:: Material provided ::
-=-=-=-=-

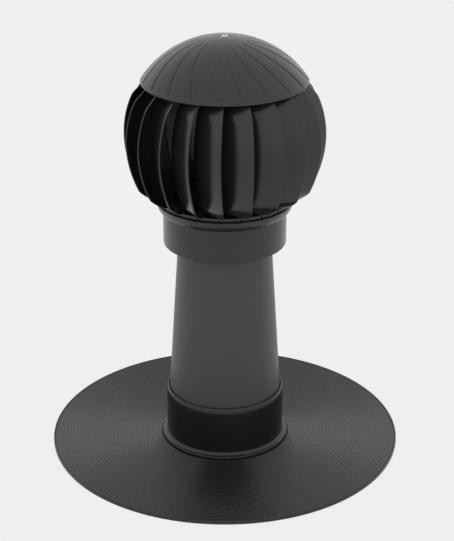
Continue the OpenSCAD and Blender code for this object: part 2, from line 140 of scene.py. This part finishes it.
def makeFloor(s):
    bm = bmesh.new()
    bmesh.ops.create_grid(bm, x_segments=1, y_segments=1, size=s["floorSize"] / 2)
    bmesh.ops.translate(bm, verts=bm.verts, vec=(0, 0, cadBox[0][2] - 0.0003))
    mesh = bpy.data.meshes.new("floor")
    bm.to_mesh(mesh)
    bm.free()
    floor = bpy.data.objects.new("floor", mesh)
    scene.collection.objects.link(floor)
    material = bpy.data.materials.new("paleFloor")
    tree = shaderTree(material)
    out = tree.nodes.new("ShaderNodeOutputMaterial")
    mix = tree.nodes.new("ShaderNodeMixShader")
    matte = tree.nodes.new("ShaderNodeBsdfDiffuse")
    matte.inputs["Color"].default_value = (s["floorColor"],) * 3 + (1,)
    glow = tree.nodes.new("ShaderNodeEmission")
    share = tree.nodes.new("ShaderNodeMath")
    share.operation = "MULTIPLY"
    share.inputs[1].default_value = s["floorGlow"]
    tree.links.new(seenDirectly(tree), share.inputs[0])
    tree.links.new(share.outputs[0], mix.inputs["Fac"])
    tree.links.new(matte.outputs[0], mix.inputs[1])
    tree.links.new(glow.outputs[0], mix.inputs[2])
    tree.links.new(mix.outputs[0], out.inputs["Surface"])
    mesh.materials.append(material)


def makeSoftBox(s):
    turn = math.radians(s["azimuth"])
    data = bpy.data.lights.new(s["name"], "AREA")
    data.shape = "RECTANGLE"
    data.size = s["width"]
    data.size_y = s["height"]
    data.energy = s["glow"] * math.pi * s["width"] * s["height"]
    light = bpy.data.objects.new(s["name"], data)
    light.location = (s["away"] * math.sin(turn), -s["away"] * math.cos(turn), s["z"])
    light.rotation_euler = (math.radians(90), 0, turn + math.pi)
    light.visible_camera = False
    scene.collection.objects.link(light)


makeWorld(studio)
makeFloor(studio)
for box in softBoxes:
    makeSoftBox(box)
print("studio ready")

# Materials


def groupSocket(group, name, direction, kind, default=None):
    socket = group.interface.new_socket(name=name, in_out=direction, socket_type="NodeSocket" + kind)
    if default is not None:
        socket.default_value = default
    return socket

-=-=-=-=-

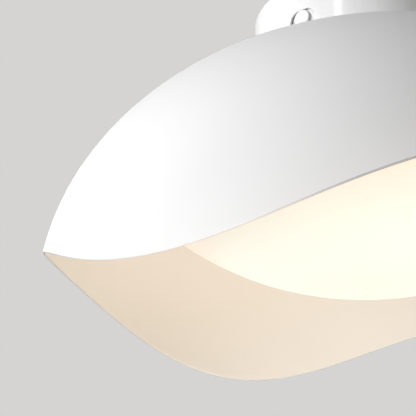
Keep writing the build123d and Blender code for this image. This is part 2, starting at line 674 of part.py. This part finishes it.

-=-=-=-=-

Starting with the line with "Continue the OpenSCAD" and ending with the line with "mesh.materials.append(material)", extract every line exactly and nothing outside that span.

:: Solution ::
Continue the OpenSCAD and Blender code for this object: part 2, from line 140 of scene.py. This part finishes it.
def makeFloor(s):
    bm = bmesh.new()
    bmesh.ops.create_grid(bm, x_segments=1, y_segments=1, size=s["floorSize"] / 2)
    bmesh.ops.translate(bm, verts=bm.verts, vec=(0, 0, cadBox[0][2] - 0.0003))
    mesh = bpy.data.meshes.new("floor")
    bm.to_mesh(mesh)
    bm.free()
    floor = bpy.data.objects.new("floor", mesh)
    scene.collection.objects.link(floor)
    material = bpy.data.materials.new("paleFloor")
    tree = shaderTree(material)
    out = tree.nodes.new("ShaderNodeOutputMaterial")
    mix = tree.nodes.new("ShaderNodeMixShader")
    matte = tree.nodes.new("ShaderNodeBsdfDiffuse")
    matte.inputs["Color"].default_value = (s["floorColor"],) * 3 + (1,)
    glow = tree.nodes.new("ShaderNodeEmission")
    share = tree.nodes.new("ShaderNodeMath")
    share.operation = "MULTIPLY"
    share.inputs[1].default_value = s["floorGlow"]
    tree.links.new(seenDirectly(tree), share.inputs[0])
    tree.links.new(share.outputs[0], mix.inputs["Fac"])
    tree.links.new(matte.outputs[0], mix.inputs[1])
    tree.links.new(glow.outputs[0], mix.inputs[2])
    tree.links.new(mix.outputs[0], out.inputs["Surface"])
    mesh.materials.append(material)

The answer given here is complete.